Note: This article is from the 2011 Ohio Grain Farmers Symposium. For additional coverage, click here.
WILMINGTON, Ohio — Following a year of adverse growing conditions in various parts of the nation, and changing federal policies could make for an interesting year in the crop commodities.
Matt Roberts, an ag economist for Ohio State University, projected a shift from a demand-driven market, to one that is supply driven, during the annual grain farmers symposium held Dec. 15 in Wilmington.
“Where we sit now in 2011 we’re in a different market than the last five years,” he said. “This year we’re not in a demand driven market, we’re in a supply driven market.”
Corn yield took a significant hit this year, going from a projected 161 bushels per acre, to actual results that averaged only 146 bushels per acre.
The higher grain prices over the past year also caused a reduction in the demand for livestock feed.
“High prices have led to a contraction in the domestic livestock industry and that’s not at all surprising,” he said.
A big factor in the corn market will be the expiration of the ethanol blender’s credit, properly called the Volumetric Ethanol Excise Tax Credit, which had been providing 45 cents per every gallon of ethanol blended with gasoline.
The policy expires Dec. 31, unless congressional or presidential action is taken to continue the program, which Roberts said is unlikely to happen.
The expiration of VEETC could bring several changes within the ethanol and corn markets, but Roberts said one thing is certain is the federal Renewable Fuel Standard, which requires a minimum ethanol production of 13.2 billion gallons in 2012. That’s still about 1.8 billion gallons short of peak capacity to produce ethanol, Roberts said, and more plants are still being built.
Without the blender’s credit, he predicts E85 will exceed the wholesale price per gallon of gasoline, and the market for that type of ethanol will likely decline.
“That will reduce our competitiveness on the export market,” he said. “We will become less competitive.”
Roberts said he sees more opportunity for E15, depending on how well the market accepts the product. Overall, ethanol production will continue, but in a much more challenging market.
“Margins are going to drop in the ethanol business over the coming six to eighteen months to near shutdown levels,” he predicted, with new plants struggling for their survival. “We’re still going to be making ethanol, we’re just going to be doing it on very tight margins.”
Still, Roberts expects the loss of VEETC will have a small effect on the corn market and won’t necessarily be immediate. Overall, he expects VEETC’s expiration could cost the corn market about 15-25 cents per bushel.
Overall, though, the many forces impacting the corn market could push the price below $4 a bushel at harvest, a sharp drop from the nearly $6 per bushel seen this year.
“This is an entirely likely, entirely possible scenario,” he said. “I don’t think most growers are taking it serious enough.”
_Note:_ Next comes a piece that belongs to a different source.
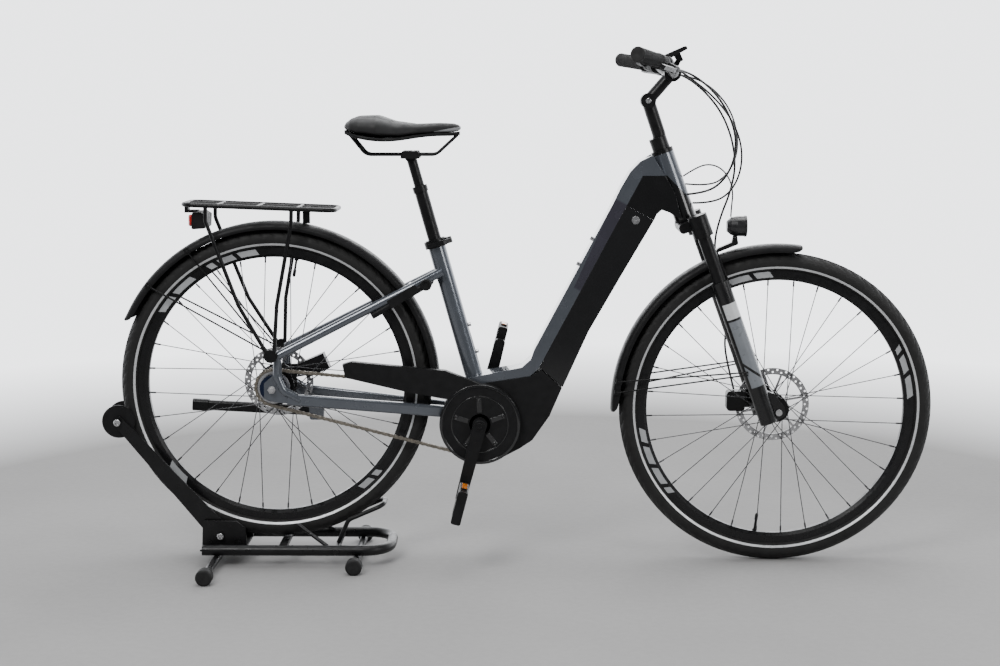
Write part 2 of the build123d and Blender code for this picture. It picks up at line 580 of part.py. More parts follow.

Roberts said soybean consumption has risen significantly, but so has the price per bushel. The higher soybean prices within the United States have led to lower exports.
“There’s a lot of product out there and we’re pretty high priced,” he said. “People aren’t buying ours.”
He predicts cash soybean prices in 2012 could average $11.10 per bushel.
The biggest thing in the wheat market for Ohio and eastern Pennsylvania is poor weather for planting, which has had a significant reduction in acres planted this fall. Crop condition through spring and harvest, and the amount of wheat carried over from 2011, will be important factors.